Zigbee2MQTT has a map view in its web frontend showing link quality indicators (LQI) for each connection. An LQI above 150 is healthy; below 50 indicates a weak link that may drop under interference. Zigbee2MQTT also shows the SM309-S and SM308-S as active mesh nodes relaying traffic for nearby sensors – useful confirmation that your inline modules are doing their mesh job alongside their primary switching function.
Troubleshooting a weak mesh
Sensor goes “unavailable” intermittently. The sensor’s parent router dropped out or the sensor is too far from any router. Check which router the sensor is connected to in ZHA or Zigbee2MQTT. If it’s connecting to the coordinator directly across a long distance, add a mains Zigbee device – a dimmer, switch module, or plug – between them.

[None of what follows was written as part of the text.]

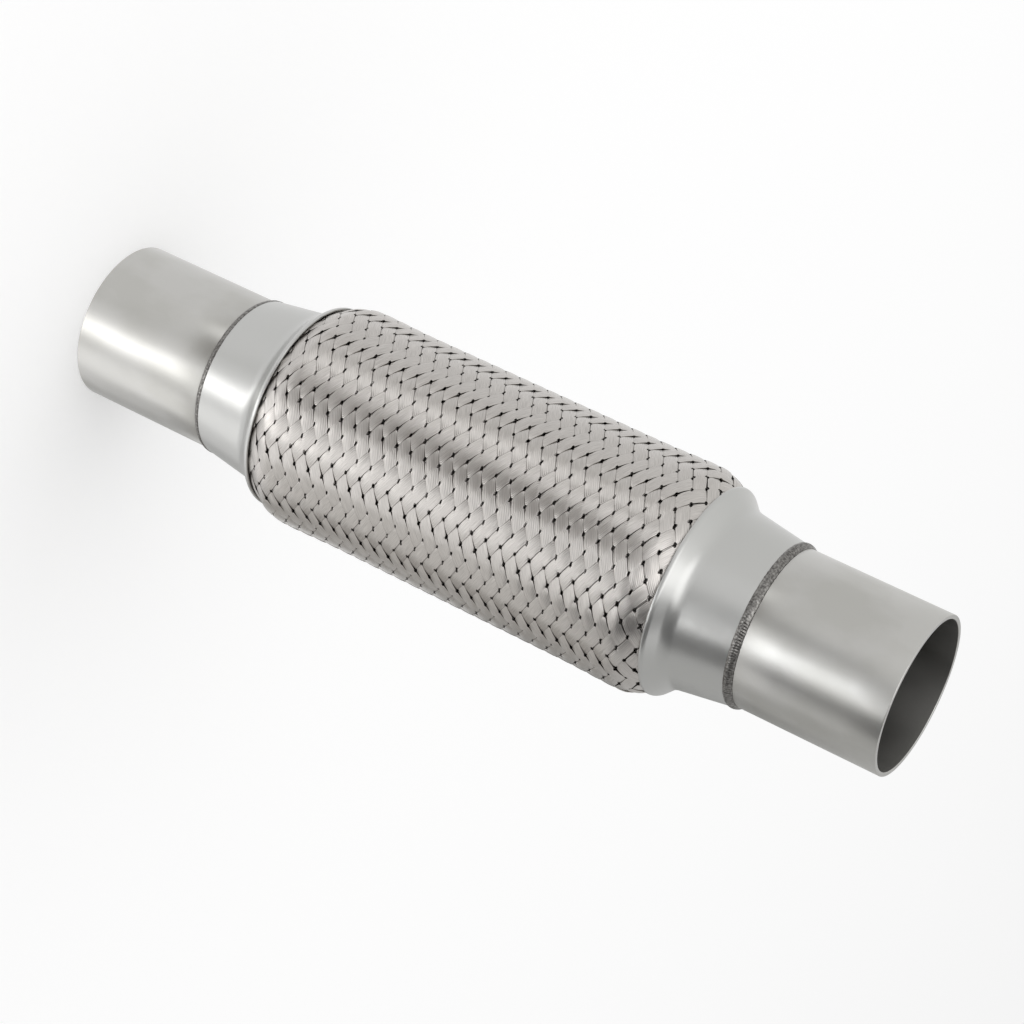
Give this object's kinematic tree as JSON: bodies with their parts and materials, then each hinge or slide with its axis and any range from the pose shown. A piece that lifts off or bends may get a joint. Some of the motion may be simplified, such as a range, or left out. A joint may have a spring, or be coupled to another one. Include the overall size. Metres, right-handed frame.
{
  "type": "exhaust flex pipe",
  "caption": "Straight flexible exhaust pipe: a woven wire sleeve over a bellows, a stamped collar at each end and a plain tube welded to each collar.",
  "frame": {"origin": "centre of the inlet mouth, the end the pipe stands on", "axes": "+Z along the bore from the inlet mouth to the outlet mouth"},
  "size_m": [0.0772, 0.0772, 0.3048],
  "materials": {
    "tube_steel": "satin drawn stainless tube",
    "weld_metal": "heat-tinted rippled seam weld",
    "cap_steel": "satin stamped stainless sheet",
    "braid_wire": "woven strips of fine stainless wire",
    "bellows_foil": "thin formed stainless sheet",
    "sleeve_wire": "dull knitted stainless wire",
    "ring_steel": "plain rolled stainless sheet"
  },
  "bodies": {
    "root": {"inlet_tube": "tube_steel", "outlet_tube": "tube_steel", "inlet_weld": "weld_metal", "outlet_weld": "weld_metal", "inlet_end_cap": "cap_steel", "outlet_end_cap": "cap_steel", "outer_braid": "braid_wire", "bellows": "bellows_foil", "inner_braid": "sleeve_wire", "inlet_inner_ring": "ring_steel", "outlet_inner_ring": "ring_steel"}
  },
  "joints": []
}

Device responds slowly – several seconds latency. Too many hops, or a weak link somewhere in the route causing retries. Check the mesh map for low LQI links and add a router device to create a shorter path.

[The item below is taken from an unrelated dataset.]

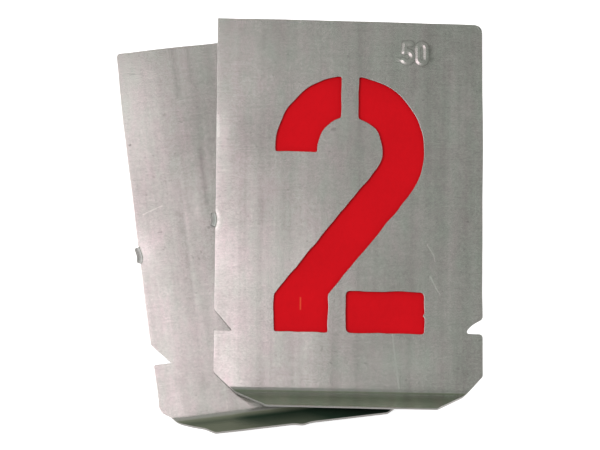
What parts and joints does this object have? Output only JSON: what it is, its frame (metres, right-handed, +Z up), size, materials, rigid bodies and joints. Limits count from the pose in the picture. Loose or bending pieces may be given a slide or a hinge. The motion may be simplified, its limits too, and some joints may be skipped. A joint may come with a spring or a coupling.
{
  "type": "lettering stencil",
  "caption": "Thin sheet-metal figure stencils for marking numbers, fanned over each other, with a cut-out figure, baseline notches and a bent-up grip lip, and a red card between them.",
  "frame": {"origin": "on the plane that the rear plate lies on, under the middle of the front plate's face", "axes": "+X to the right of the figure, +Y to the top of the figure, +Z up from the surface to the reader"},
  "size_m": [0.0711, 0.0817, 0.0062],
  "materials": {
    "plate_metal": "bare rolled sheet, satin, faintly streaked, with fine scratches",
    "red_card": "matt, dyed red"
  },
  "bodies": {
    "rear_stencil": {"rear_plate": "plate_metal"},
    "card": {"red_card": "red_card"},
    "front_stencil": {"front_plate": "plate_metal"}
  },
  "joints": [
    {"name": "card_lift", "type": "slide", "parent": "rear_stencil", "child": "card", "axis": [0, 0, 1], "range_m": [0, 0.03]},
    {"name": "front_plate_lift", "type": "slide", "parent": "card", "child": "front_stencil", "axis": [0, 0, 1], "range_m": [0, 0.03]}
  ]
}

Devices drop off after a power cut. Zigbee networks rebuild themselves after power is restored, but it can take several minutes for large meshes. This is normal behaviour. End devices reconnect to their parent routers as mains power comes back up.

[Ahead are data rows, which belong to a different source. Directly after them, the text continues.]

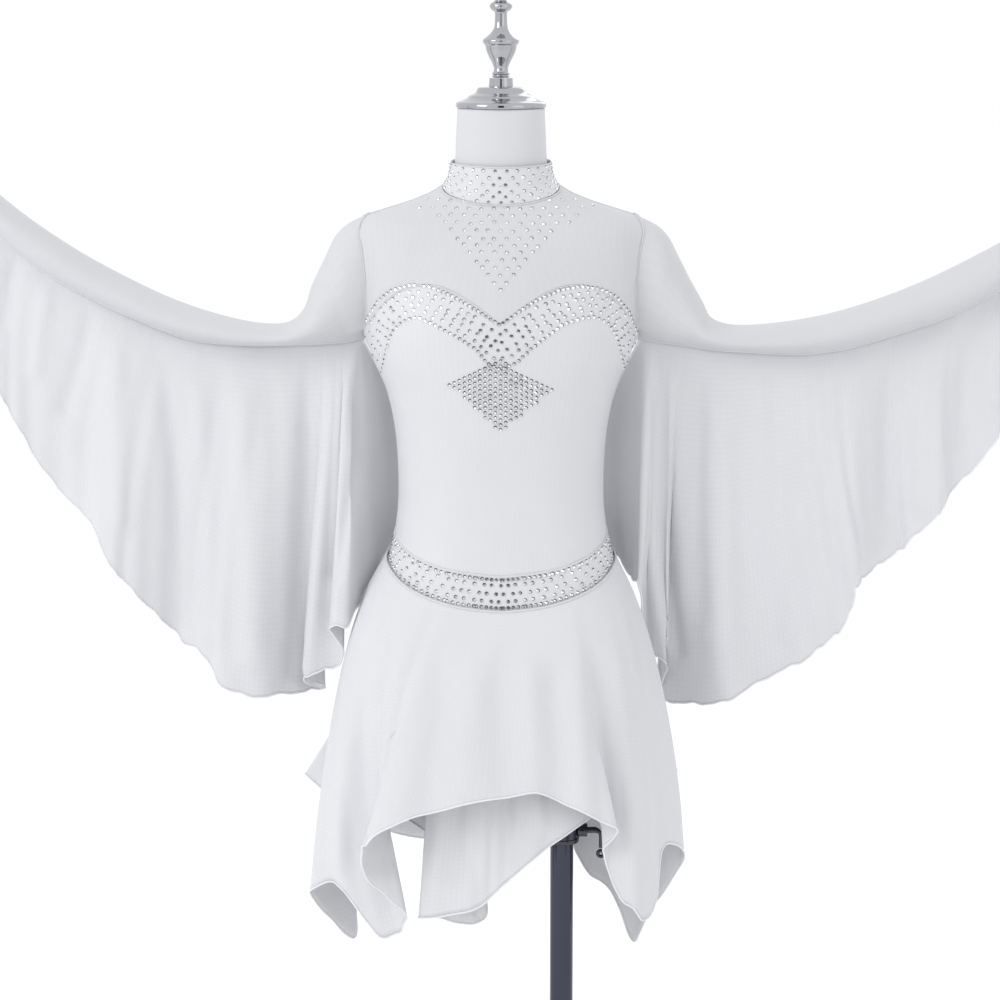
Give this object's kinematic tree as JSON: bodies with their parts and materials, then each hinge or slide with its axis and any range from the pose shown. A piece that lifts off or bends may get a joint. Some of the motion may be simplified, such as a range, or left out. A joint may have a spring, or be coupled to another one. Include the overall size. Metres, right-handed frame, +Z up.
{
  "type": "figure skating dress on dress form",
  "caption": "White high-necked skating dress with sheer yoke, winged chiffon sleeves and handkerchief skirts, on a limbless dress form with a chrome stand",
  "frame": {"origin": "on the floor, at the middle of the bounding box of the whole object", "axes": "+Z up the stand, +X towards the wearer's left wrist, the front of the dress faces -Y"},
  "size_m": [1.2089, 0.38, 1.575],
  "materials": {
    "mesh": "sheer stretch mesh, matte",
    "spandex": "opaque stretch knit, soft sheen",
    "chiffon": "layered chiffon, matte, slightly see-through",
    "form_cloth": "smooth light grey-white cover",
    "chrome": "polished"
  },
  "bodies": {
    "stand": {"base": "chrome", "pole": "chrome", "clamp_collar": "chrome"},
    "dressed_form": {"collar": "mesh", "yoke_front": "mesh", "yoke_back": "mesh", "bodice_front": "spandex", "bodice_back": "spandex", "waist_band": "spandex", "brief": "spandex", "skirt_outer": "chiffon", "skirt_under": "chiffon", "sleeve_left": "mesh", "sleeve_right": "mesh", "wing_left": "chiffon", "wing_right": "chiffon", "form_torso": "form_cloth", "neck_cap": "chrome", "finial": "chrome", "mast": "chrome"},
    "lever": {"clamp_lever": "chrome"}
  },
  "joints": [
    {"name": "mast_height", "type": "slide", "parent": "stand", "child": "dressed_form", "axis": [0, 0, 1], "range_m": [-0.09, 0.15]},
    {"name": "clamp_turn", "type": "hinge", "parent": "stand", "child": "lever", "pos_m": [0.09, 0, 0.641], "axis": [1, 0, 0], "range_deg": [-90, 0]}
  ]
}
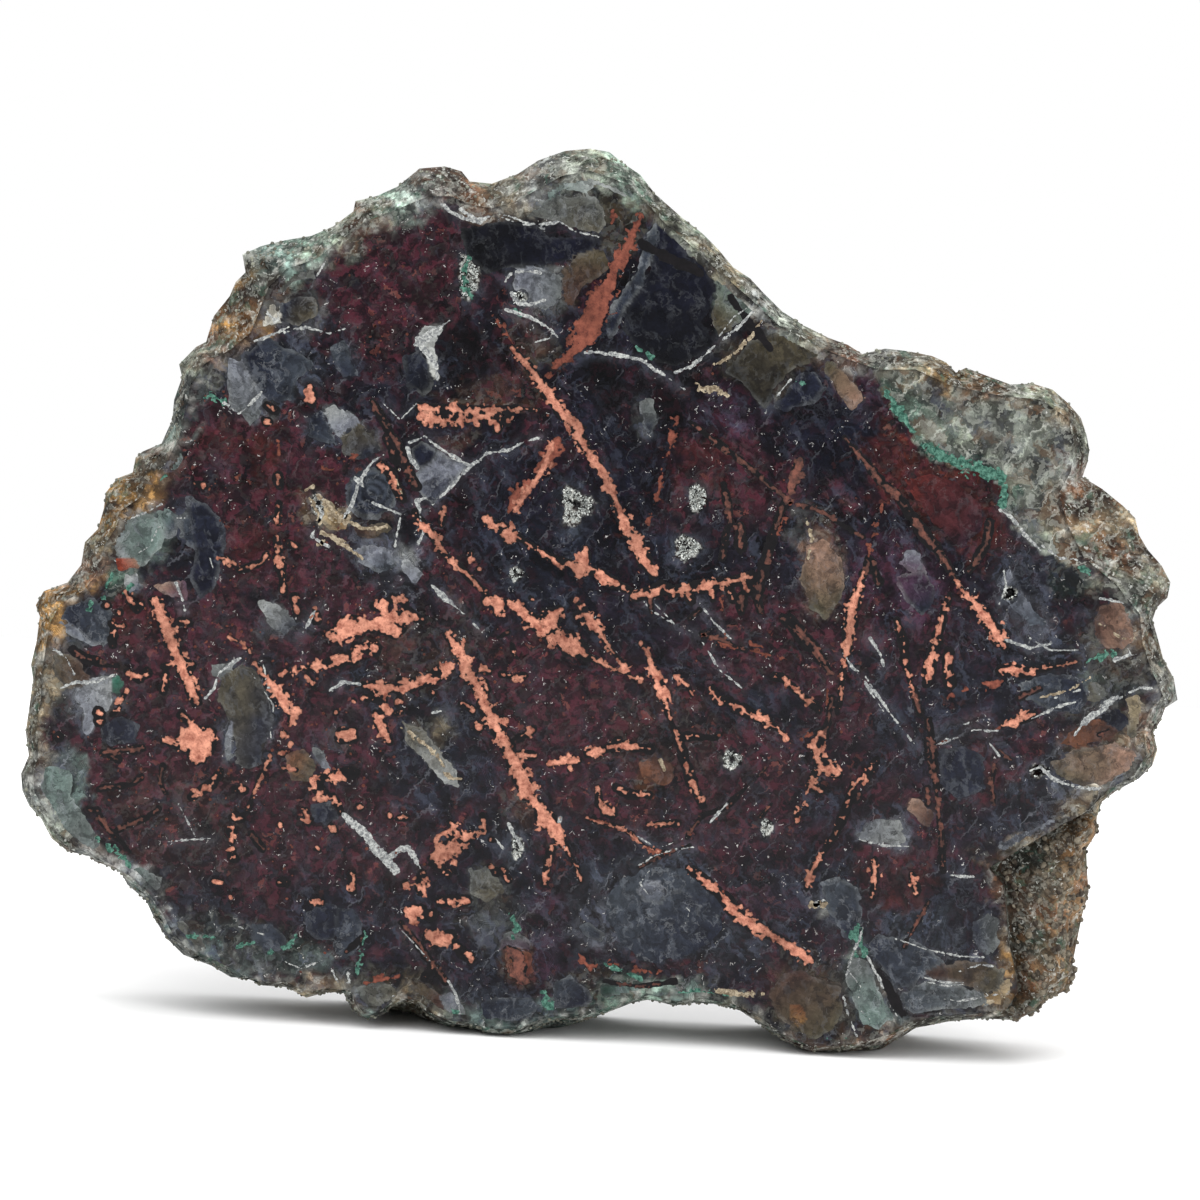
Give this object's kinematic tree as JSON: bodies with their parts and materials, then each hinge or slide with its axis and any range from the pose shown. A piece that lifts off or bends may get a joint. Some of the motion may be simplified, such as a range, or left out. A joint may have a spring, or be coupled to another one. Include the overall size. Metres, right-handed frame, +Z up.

New device won’t pair. Move the device physically close to the coordinator during initial pairing. Once paired and installed in its permanent location, the mesh routes itself. Pairing at distance through thick walls often fails even when normal operation at that location would succeed.
The compound effect
Every Samotech Zigbee mains device you install does two things simultaneously: it performs its primary function – dimming, switching, controlling – and it makes every other Zigbee device in your home more reliable. A house with Samotech devices in every room has a dense, resilient mesh where sensors and devices rarely go offline regardless of where they are in the building.
This is the compounding advantage of a mesh-first approach to smart home installation – and it’s why Zigbee remains the protocol of choice for serious Home Assistant users years after Wi-Fi smart devices became cheaper and easier to set up.